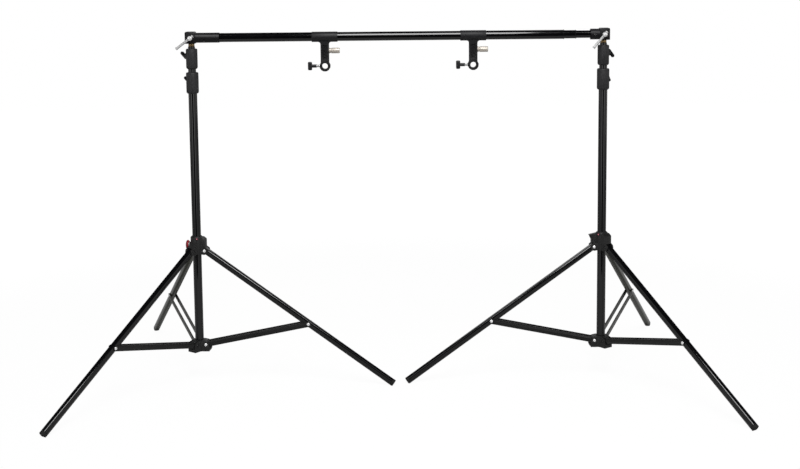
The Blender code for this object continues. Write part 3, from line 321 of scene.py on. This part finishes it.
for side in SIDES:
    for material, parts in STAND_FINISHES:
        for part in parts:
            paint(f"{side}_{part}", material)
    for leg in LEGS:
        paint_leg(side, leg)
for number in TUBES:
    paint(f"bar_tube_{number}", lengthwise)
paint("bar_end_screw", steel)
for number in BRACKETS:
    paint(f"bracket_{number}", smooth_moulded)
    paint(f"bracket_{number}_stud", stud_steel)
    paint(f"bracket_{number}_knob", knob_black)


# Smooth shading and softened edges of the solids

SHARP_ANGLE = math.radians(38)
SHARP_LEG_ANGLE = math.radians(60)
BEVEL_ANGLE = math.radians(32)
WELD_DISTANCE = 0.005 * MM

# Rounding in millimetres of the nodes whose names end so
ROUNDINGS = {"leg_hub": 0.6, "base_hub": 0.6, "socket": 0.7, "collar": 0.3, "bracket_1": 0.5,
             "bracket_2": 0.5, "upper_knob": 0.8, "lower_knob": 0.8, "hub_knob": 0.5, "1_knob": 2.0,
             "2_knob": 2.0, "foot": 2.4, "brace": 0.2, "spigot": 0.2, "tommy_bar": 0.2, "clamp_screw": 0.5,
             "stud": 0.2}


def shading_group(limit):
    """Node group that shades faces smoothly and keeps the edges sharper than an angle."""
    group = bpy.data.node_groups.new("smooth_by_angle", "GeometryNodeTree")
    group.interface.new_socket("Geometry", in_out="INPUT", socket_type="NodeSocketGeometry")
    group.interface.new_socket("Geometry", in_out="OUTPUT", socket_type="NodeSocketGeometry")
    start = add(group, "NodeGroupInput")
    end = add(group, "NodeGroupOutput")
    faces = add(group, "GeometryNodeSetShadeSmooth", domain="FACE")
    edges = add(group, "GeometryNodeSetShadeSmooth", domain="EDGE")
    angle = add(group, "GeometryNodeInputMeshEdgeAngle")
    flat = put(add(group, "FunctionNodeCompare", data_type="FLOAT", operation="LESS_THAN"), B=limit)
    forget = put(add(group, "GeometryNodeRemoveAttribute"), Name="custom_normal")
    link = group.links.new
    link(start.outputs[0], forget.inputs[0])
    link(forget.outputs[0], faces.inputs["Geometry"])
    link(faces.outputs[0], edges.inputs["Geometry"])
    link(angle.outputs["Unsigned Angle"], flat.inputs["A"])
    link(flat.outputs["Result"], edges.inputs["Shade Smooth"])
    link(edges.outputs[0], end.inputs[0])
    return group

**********

▶ _What the task requires_
Extract all of the data shown above without alteration.

▶ _Response_
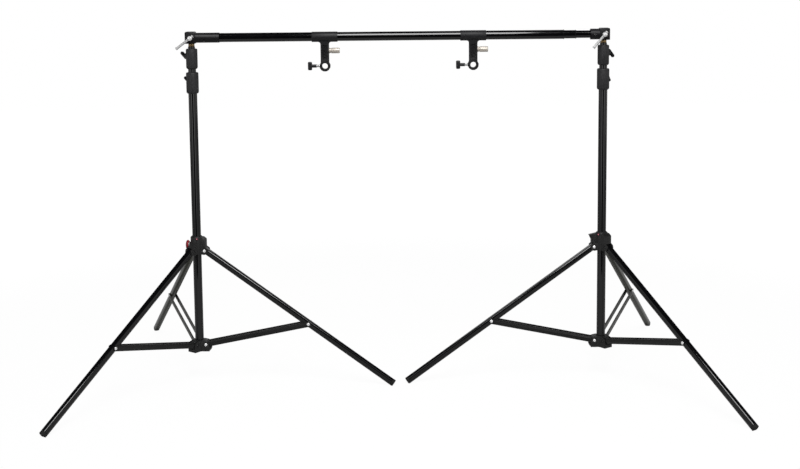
The Blender code for this object continues. Write part 3, from line 321 of scene.py on. This part finishes it.
for side in SIDES:
    for material, parts in STAND_FINISHES:
        for part in parts:
            paint(f"{side}_{part}", material)
    for leg in LEGS:
        paint_leg(side, leg)
for number in TUBES:
    paint(f"bar_tube_{number}", lengthwise)
paint("bar_end_screw", steel)
for number in BRACKETS:
    paint(f"bracket_{number}", smooth_moulded)
    paint(f"bracket_{number}_stud", stud_steel)
    paint(f"bracket_{number}_knob", knob_black)


# Smooth shading and softened edges of the solids

SHARP_ANGLE = math.radians(38)
SHARP_LEG_ANGLE = math.radians(60)
BEVEL_ANGLE = math.radians(32)
WELD_DISTANCE = 0.005 * MM

# Rounding in millimetres of the nodes whose names end so
ROUNDINGS = {"leg_hub": 0.6, "base_hub": 0.6, "socket": 0.7, "collar": 0.3, "bracket_1": 0.5,
             "bracket_2": 0.5, "upper_knob": 0.8, "lower_knob": 0.8, "hub_knob": 0.5, "1_knob": 2.0,
             "2_knob": 2.0, "foot": 2.4, "brace": 0.2, "spigot": 0.2, "tommy_bar": 0.2, "clamp_screw": 0.5,
             "stud": 0.2}


def shading_group(limit):
    """Node group that shades faces smoothly and keeps the edges sharper than an angle."""
    group = bpy.data.node_groups.new("smooth_by_angle", "GeometryNodeTree")
    group.interface.new_socket("Geometry", in_out="INPUT", socket_type="NodeSocketGeometry")
    group.interface.new_socket("Geometry", in_out="OUTPUT", socket_type="NodeSocketGeometry")
    start = add(group, "NodeGroupInput")
    end = add(group, "NodeGroupOutput")
    faces = add(group, "GeometryNodeSetShadeSmooth", domain="FACE")
    edges = add(group, "GeometryNodeSetShadeSmooth", domain="EDGE")
    angle = add(group, "GeometryNodeInputMeshEdgeAngle")
    flat = put(add(group, "FunctionNodeCompare", data_type="FLOAT", operation="LESS_THAN"), B=limit)
    forget = put(add(group, "GeometryNodeRemoveAttribute"), Name="custom_normal")
    link = group.links.new
    link(start.outputs[0], forget.inputs[0])
    link(forget.outputs[0], faces.inputs["Geometry"])
    link(faces.outputs[0], edges.inputs["Geometry"])
    link(angle.outputs["Unsigned Angle"], flat.inputs["A"])
    link(flat.outputs["Result"], edges.inputs["Shade Smooth"])
    link(edges.outputs[0], end.inputs[0])
    return group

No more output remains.